Danielle is the owner and farmer at Franktown House Flowers just outside of Wakefield, Quebec. After studying at Alfred College with an idea of growing vegetables, she found flowers and never went back.  In the first years of flower farming, Danielle was also working full time with the government and had two small children. Giving up a secure government job to become a full-time flower farmer was a process for her. With 25 years of experience growing, she made the switch six years ago. She describes this change as succumbing to the flower child she had been while growing up. For a long time, she repressed that, knowing she couldn’t eat flowers and feeling like they were a luxury choice as a grower.

Danielle loves the energy of the short-lived specialty flowers, the “fleeting magnificence.”  In spring her garden is overflowing with the inspiration of new growth; tulips, lilac, lily of the valley, narcissus, ranunculus and anemones. As the season progresses, her gardens change landscape, giving way to more favourites: snapdragons, cosmos, scabiosa, monarda, delphiniums, and chocolate lace flowers.

Last season, Danielle began relying more on perennials. While still seeing a purpose and feeling a love for annual flowers, Danielle sees them as a huge investment in time and energy.  This aligns closer to her original intent in flower farming to grow native perennials. Her favourite perennials are the 40-year-old peonies she inherited when she bought the farm. She also loves to grow Veronica Spicata, admiring the unique way they grow and act in both the garden and the vase.

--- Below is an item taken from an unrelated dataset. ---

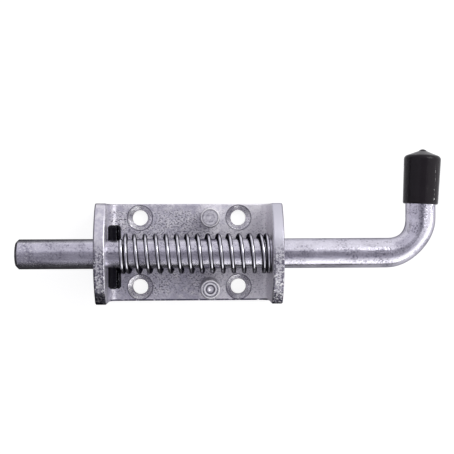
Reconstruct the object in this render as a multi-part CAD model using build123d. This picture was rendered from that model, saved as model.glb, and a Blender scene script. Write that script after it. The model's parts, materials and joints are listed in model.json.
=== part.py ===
"""Spring bolt: a round bolt with a bent handle, pushed out through a folded base by a compression spring.

Frame, in mm: X runs along the bolt towards the handle, Y across the base towards the handle's tip, and Z up
from the surface the base is screwed to. The origin is the middle of the four screw holes on the underside.
"""

import math
import os

from build123d import *

# Bolt rod
ROD_DIAMETER = 16.0
ROD_NOSE_CHAMFER = 1.5
ROD_END_CHAMFER = 1.5
ROD_RUNNING_CLEARANCE = 0.08
NOSE_REACH = 42.0
HANDLE_REACH = 75.2
HANDLE_BEND_RADIUS = 18.8
BEND_THINNING = 1.7
BEND_SPREAD = 0.6
BEND_SECTIONS = 7

# Base plate, one folded sheet
SHEET_THICKNESS = 6.0
INSIDE_SPAN = 88.1
BEND_INNER_RADIUS = 4.0
EDGE_MARGIN = 0.75
FLANGE_TOP_WALL = 6.6
FLANGE_SHOULDER_DROP = 11.4
FLANGE_CORNER_RADIUS = 4.0
EDGE_ROUNDING = 0.8

# Screw holes
SCREW_HOLE_DIAMETER = 8.6
COUNTERSINK_DIAMETER = 14.0
COUNTERSINK_ANGLE = 90.0
SCREW_HOLE_INSET = 16.55

# Slotted spring pin through the rod
PIN_DIAMETER = 7.0
PIN_WALL = 1.2
PIN_SLOT = 1.1
PIN_SLOT_TURN = 33.0
PIN_LONG_SIDE = 18.6
PIN_SHORT_SIDE = 15.4
PIN_END_CHAMFER = 1.0
PIN_REST_GAP = 0.6
PIN_TO_PLATE = 1.1
PIN_PRESS = 0.02

# Compression spring
SPRING_WIRE = 2.2
SPRING_TO_ROD = 0.7
SPRING_TURNS = 15.5
SPRING_CLOSED_TURNS = 1.25
SPRING_CLOSED_GAP = 0.22
SPRING_SEAT_GAP = 0.1
SPRING_START_ANGLE = 25.0
SPRING_SEAT_ANGLE = 180.0
SPRING_POINTS_PER_TURN = 12

# Stop studs riveted into the base
STUD_DIAMETER = 10.8
STUD_RIM_CHAMFER = 0.6
STUD_ABOVE_AXIS = 1.0
STUD_SHOULDER = 1.4
STUD_TO_SPRING = 3.0
STUD_TO_COUNTERSINK = 3.8
STUD_PRESS = 0.02
STUD_LAND_WIDTH = 0.8
STUD_GROOVE_WIDTH = 0.4
STUD_GROOVE_DEPTH = 0.4
STUD_RING_WIDTH = 0.8
STUD_RECESS_DEPTH = 0.5
STUD_DRILL_DIAMETER = 2.2
STUD_DRILL_DEPTH = 0.9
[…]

Danielle notices how local flowers are on the coattails of the local food movement, which she relates to our desperate need for soul food and to a revolution in nurturing. She experiences the healing energy of flowers constantly — harvesting the flowers in the garden, processing them, grunt work, hard labour, it’s always there. She sees them as an ephemeral expression of nature, the final explosion of life for the pollinators.